Whoa! Don't add acid malt unless the mash needs it. That recipe was apparently developed by someone with water with much more alkalinity.
 
Whoa! Don't add acid malt unless the mash needs it. That recipe was apparently developed by someone with water with much more alkalinity.

That makes sense! Thanks mabrungard! It actually makes my life easier, I couldn't find pickling lime anywhere and nerd to order it online.
 
There's more than meets the eye here and the elephant in the room is the huge amount of sauermalz called for. Normally you want mash pH in the 5.4 ish range. This gives the best flavor and good efficiency. Depending on water and the grain bill you make adjustments as necessary to hit that pH. Either a base (bicarbonate, lime, lye...) or an acid (sulfuric, hydrochloric, lactic, phosphoric, sauermalz...) is used but never both as the result of mixing acid and base is water plus the anion of the acid plus the cation of the base.

In this case, however, you are making a wit which is a tart beer. I'm guessing it's creator intends you to do a normal mash and at the completion of conversion (1 hour) add the sauermalz in order to drop the pH to a level more suited to the beer (and perhaps the yeast - don't know if brett prefers a lower pH). So addition of the sauermalz may indeed by absolutely the right thing to do but if it is you do not want to undo its effect by neutralizing with alkali. I'd re-read the article and make sure you understand the author's intent.

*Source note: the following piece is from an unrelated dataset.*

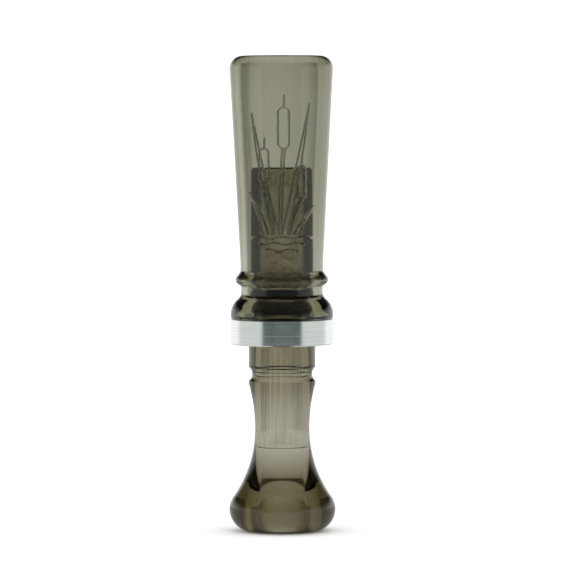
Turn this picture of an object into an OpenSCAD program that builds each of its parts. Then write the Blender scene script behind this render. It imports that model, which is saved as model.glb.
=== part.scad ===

Given that you are working from distilled water it is likely that you will need a bit of sauermalz to get proper mash pH and then the extra pound to get the additional tartness at the completion of conversion.
 
Thanks ajdelange! I used enough sauermalz to get target a pH of 5.3, which I thought would be better for a wit beer. After 5 minutes I was at 5.26 and at 30 minutes I was at 5.34, so I assumed that was good enough. I after the rest of the malt after 60 minutes and I ended up with really high efficiency, 89% batch sparging. Thanks for everyone's help.